The Legacy is a game that I’d always remembered fondly but I was half expecting to be disappointed returning to it again all these years later. If anything it turned out to be better than I remembered, if a little different. For one thing, it isn’t a conventional RPG in the sense that I understand one. Stats are definitely important but combat is largely avoidable, and the player usually at a disadvantage whatever they do. The Legacy is far more about the puzzles. I wouldn’t say any of these are particularly outstanding but they are all solid enough and most importantly fair. Every part of each level needs searching thoroughly to beat this game but there are enough clues for the careful player to win without outside help.

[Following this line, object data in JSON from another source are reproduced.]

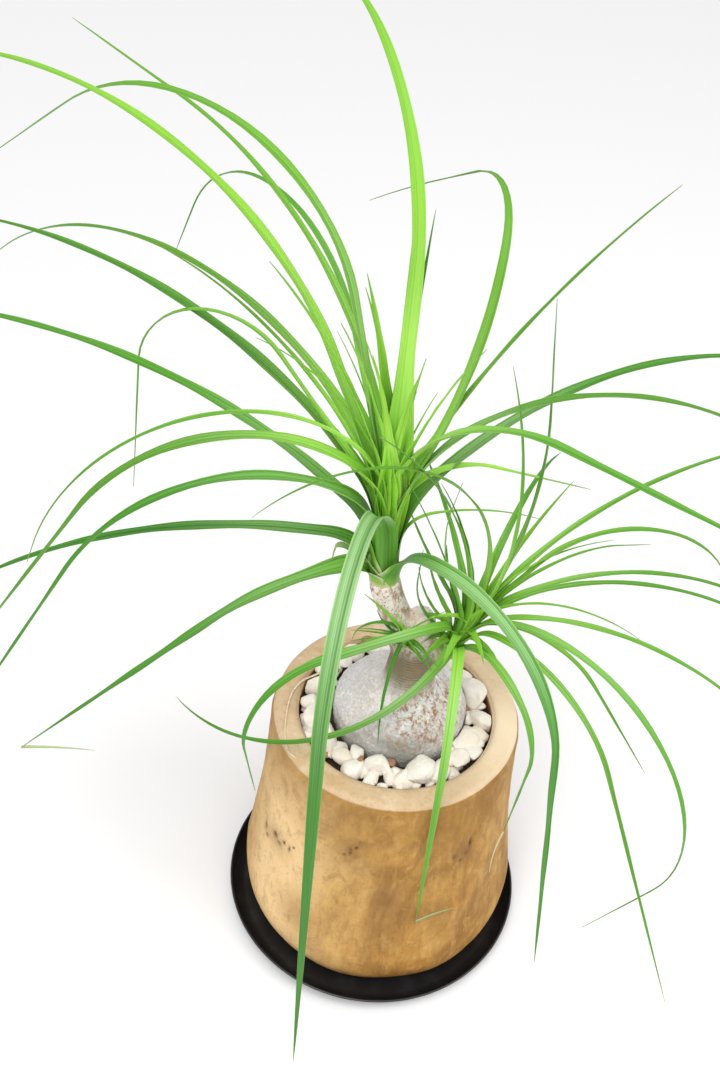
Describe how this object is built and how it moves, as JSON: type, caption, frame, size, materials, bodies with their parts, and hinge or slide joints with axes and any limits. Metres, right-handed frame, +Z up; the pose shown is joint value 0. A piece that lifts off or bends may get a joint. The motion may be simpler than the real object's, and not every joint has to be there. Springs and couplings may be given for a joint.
{
  "type": "potted nolina",
  "caption": "Potted nolina: a grey swollen stem base with a large and a small crown of arching strap leaves, in a turned wooden pot dressed with pumice, on a thin black saucer.",
  "frame": {"origin": "on the surface that the saucer stands on, straight below the pot's axis", "axes": "+Z up, +X to the right as the picture shows it, -Y towards the viewer"},
  "size_m": [0.574, 0.3315, 0.6509],
  "materials": {
    "saucer": "black, slightly glossy",
    "wooden_pot": "oiled, turned, with a few small pits",
    "soil": "dark loose soil",
    "pumice_stones": "off-white, matt, porous",
    "caudex_and_stems": "silver-grey bark, cracked into small plates",
    "main_crown_leaves": "smooth green leaf, fine long veins",
    "side_crown_leaves": "smooth green leaf, fine long veins",
    "small_shoot_leaves": "smooth green leaf",
    "dry_strand": "dry straw"
  },
  "bodies": {
    "root": {"saucer": "saucer", "wooden_pot": "wooden_pot", "soil": "soil", "pumice_stones": "pumice_stones", "caudex_and_stems": "caudex_and_stems", "main_crown_leaves": "main_crown_leaves", "side_crown_leaves": "side_crown_leaves", "small_shoot_leaves": "small_shoot_leaves", "dry_strand": "dry_strand"}
  },
  "joints": []
}
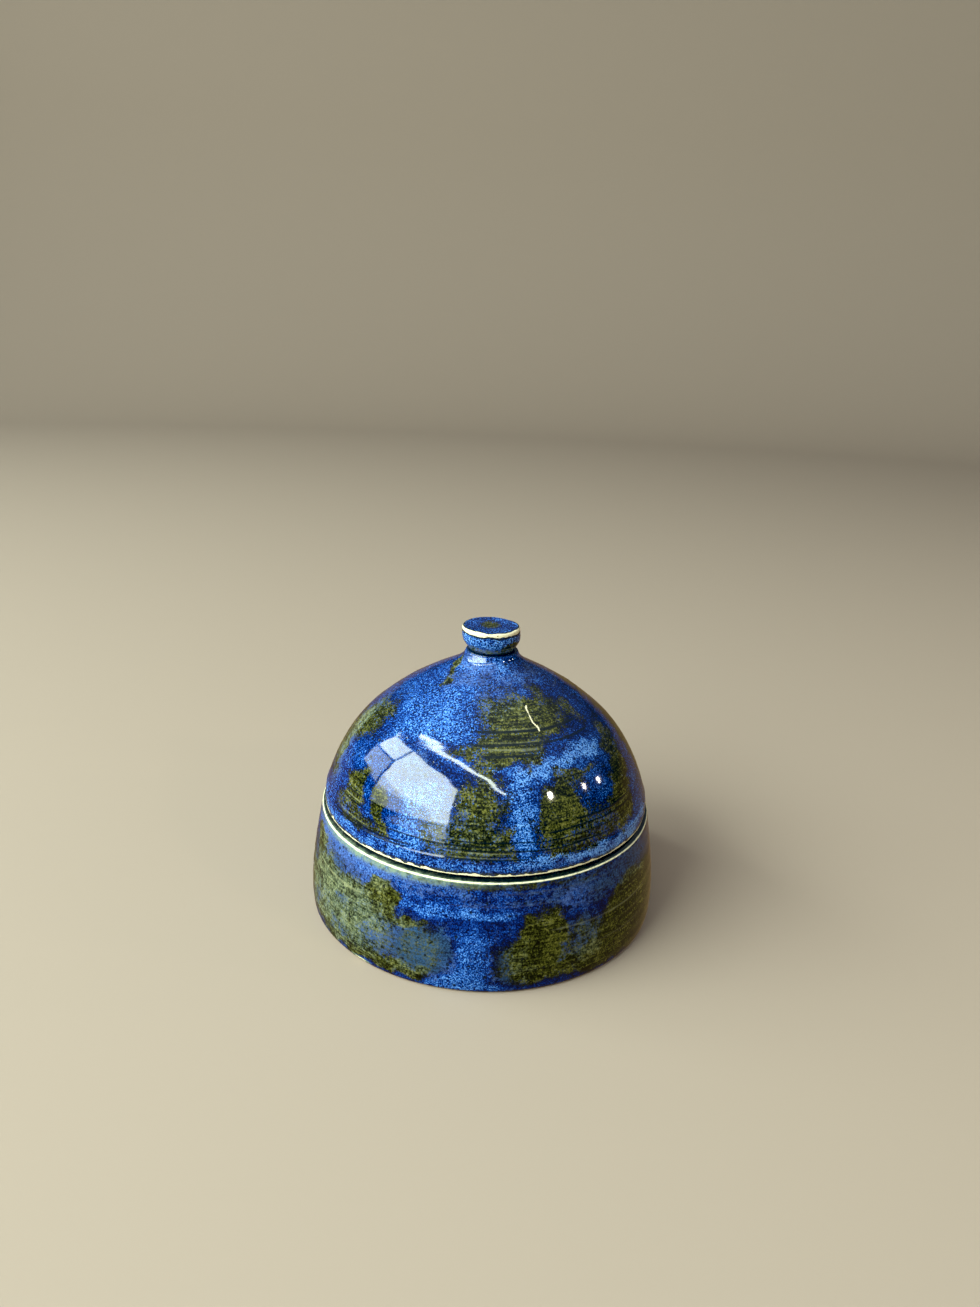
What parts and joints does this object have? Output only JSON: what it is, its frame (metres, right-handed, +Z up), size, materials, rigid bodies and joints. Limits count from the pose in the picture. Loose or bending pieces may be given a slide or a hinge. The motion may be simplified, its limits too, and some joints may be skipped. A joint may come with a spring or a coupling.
{
  "type": "yarn bowl",
  "caption": "Low round glazed stoneware bowl that holds a ball of yarn, closed by a tall domed lift-off lid with a button knob.",
  "frame": {"origin": "centre of the foot's underside, on the surface that the bowl stands on", "axes": "+Z up along the axis that the bowl and its lid were thrown on, -Y towards the side that was seen"},
  "size_m": [0.1387, 0.1388, 0.1148],
  "materials": {
    "bowl_glaze": "glossy",
    "lid_glaze": "glossy",
    "knob_glaze": "glossy"
  },
  "bodies": {
    "bowl": {"bowl": "bowl_glaze"},
    "lid": {"lid": "lid_glaze", "knob": "knob_glaze"}
  },
  "joints": [
    {"name": "lid_lift", "type": "slide", "parent": "bowl", "child": "lid", "axis": [0, 0, 1], "range_m": [0, 0.1]}
  ]
}
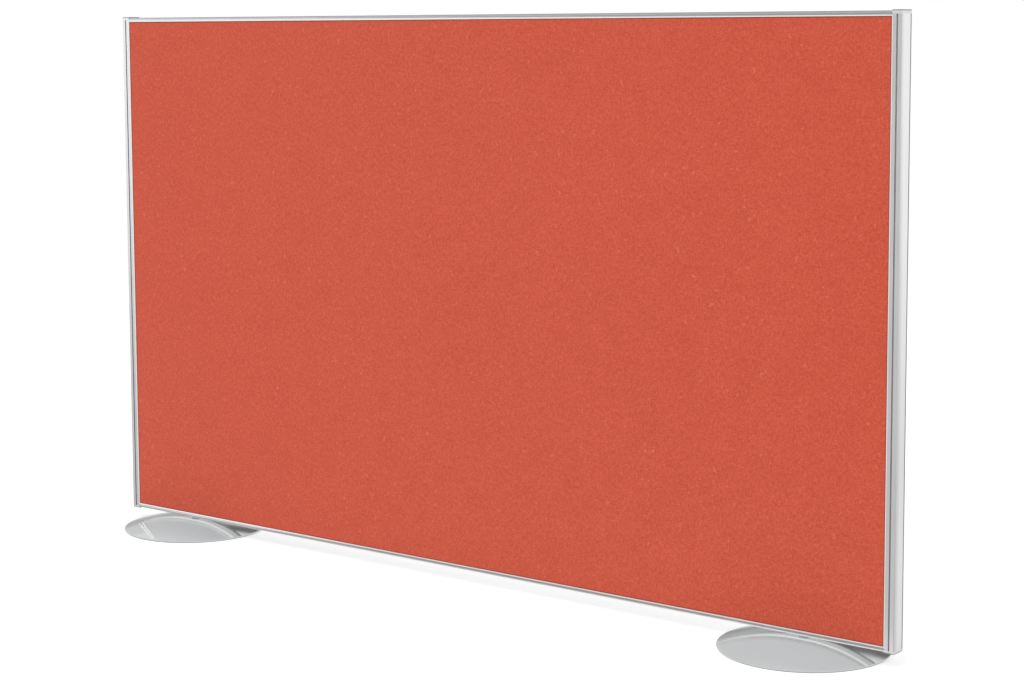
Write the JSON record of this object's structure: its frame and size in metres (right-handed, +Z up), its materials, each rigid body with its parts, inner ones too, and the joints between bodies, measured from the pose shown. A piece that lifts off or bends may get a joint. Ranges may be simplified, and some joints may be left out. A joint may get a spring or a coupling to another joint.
{
  "type": "office floor screen",
  "caption": "Free-standing office floor screen: fabric-covered panel in a thin aluminium frame with link grooves, on round domed disc feet.",
  "frame": {"origin": "on the floor, under the middle of the panel", "axes": "+X along the panel to the right as seen from the front, the front face looks along -Y, +Z up"},
  "size_m": [1.8, 0.29, 1.0496],
  "materials": {
    "coral_fabric": "woven wool-like upholstery, matt",
    "pin_board": "raw wood-fibre board",
    "honeycomb": "raw card honeycomb",
    "batten_wood": "sawn softwood",
    "anodised_aluminium": "satin anodised",
    "cap_plastic": "moulded, silver grey",
    "zinc_steel": "bright zinc plated",
    "foot_silver": "glossy silver",
    "foot_rubber": "matt"
  },
  "bodies": {
    "screen": {"front_fabric": "coral_fabric", "rear_fabric": "coral_fabric", "front_board": "pin_board", "rear_board": "pin_board", "honeycomb_core": "honeycomb", "top_batten": "batten_wood", "bottom_batten": "batten_wood", "left_batten": "batten_wood", "right_batten": "batten_wood", "left_stile": "anodised_aluminium", "right_stile": "anodised_aluminium", "top_rail": "anodised_aluminium", "bottom_rail": "anodised_aluminium", "top_left_cap": "cap_plastic", "top_right_cap": "cap_plastic", "bottom_left_cap": "cap_plastic", "bottom_right_cap": "cap_plastic", "top_left_bracket": "zinc_steel", "top_right_bracket": "zinc_steel", "bottom_left_bracket": "zinc_steel", "bottom_right_bracket": "zinc_steel", "bracket_stile_screws": "zinc_steel", "bracket_rail_screws": "zinc_steel", "left_foot_plate": "zinc_steel", "right_foot_plate": "zinc_steel", "foot_plate_screws": "zinc_steel"},
    "left_foot": {"left_foot_cover": "foot_silver", "left_foot_ballast": "zinc_steel", "left_foot_bosses": "zinc_steel", "left_foot_boss_screws": "zinc_steel", "left_foot_pad": "foot_rubber", "left_foot_stud": "zinc_steel", "left_foot_nut": "zinc_steel", "left_foot_spacer": "zinc_steel", "left_foot_collar": "zinc_steel"},
    "right_foot": {"right_foot_cover": "foot_silver", "right_foot_ballast": "zinc_steel", "right_foot_bosses": "zinc_steel", "right_foot_boss_screws": "zinc_steel", "right_foot_pad": "foot_rubber", "right_foot_stud": "zinc_steel", "right_foot_nut": "zinc_steel", "right_foot_spacer": "zinc_steel", "right_foot_collar": "zinc_steel"}
  },
  "joints": [
    {"name": "left_foot_turn", "type": "hinge", "parent": "screen", "child": "left_foot", "pos_m": [-0.725, 0, 0.0202], "axis": [0, 0, 1], "continuous": true},
    {"name": "right_foot_turn", "type": "hinge", "parent": "screen", "child": "right_foot", "pos_m": [0.725, 0, 0.0202], "axis": [0, 0, 1], "continuous": true}
  ]
}
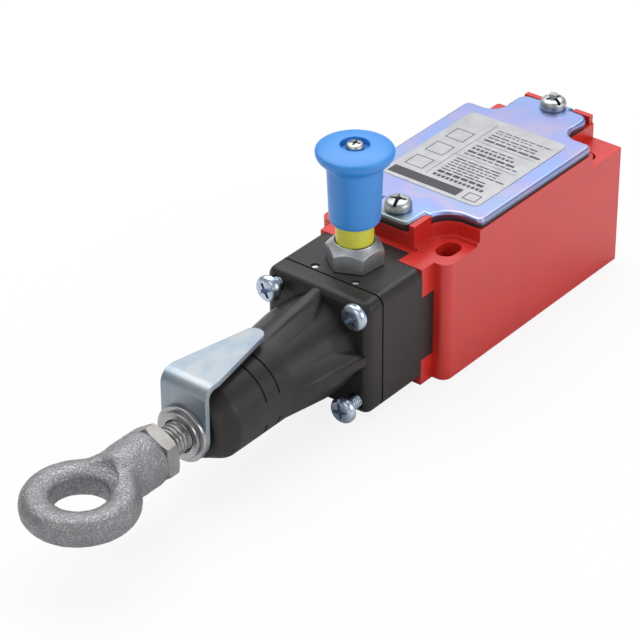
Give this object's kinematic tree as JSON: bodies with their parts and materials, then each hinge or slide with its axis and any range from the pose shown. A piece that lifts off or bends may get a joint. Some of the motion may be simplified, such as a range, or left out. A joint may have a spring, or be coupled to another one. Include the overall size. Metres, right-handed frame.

Where The Legacy really succeeds is the atmosphere which is extremely dark, dreary and generally creepy. There is a distinct lack of plot which if anything serves to leave the player further off balance. I never was entirely sure just what exactly was going on in the twisted world of Winthrop House. Imagination is ultimately always more scary than anything visualised and this was especially true with the graphics available in 1993.
The downside of that meagre plot is that I don’t feel like I’ve accomplished all that much now I’ve beaten the game. It’s a happy ending as such but somehow anticlimactic and downbeat. When you exit back to DOS, you are asked to hold onto the winner.inf file which must have been hinting at a sequel. Sadly that never happened and Magnetic Scrolls were no more after this. It wasn’t a bad way to bow out of the business but they should have been around for years more.
The Legacy deserves to be remembered for more than killing off Magnetic Scrolls. I can’t think of any other game I’ve played that was quite like it which might have been the problem as it doesn’t fit any particular niche. It’s a cocktail of adventure game, dungeon crawler and survival horror with a splash of Lovecraft. This may not be to everyone’s taste but personally I’d regard it as something of a hidden gem. I wish more first person RPG’s in this era would have been willing to try something different outside of the usual fantasy clichés.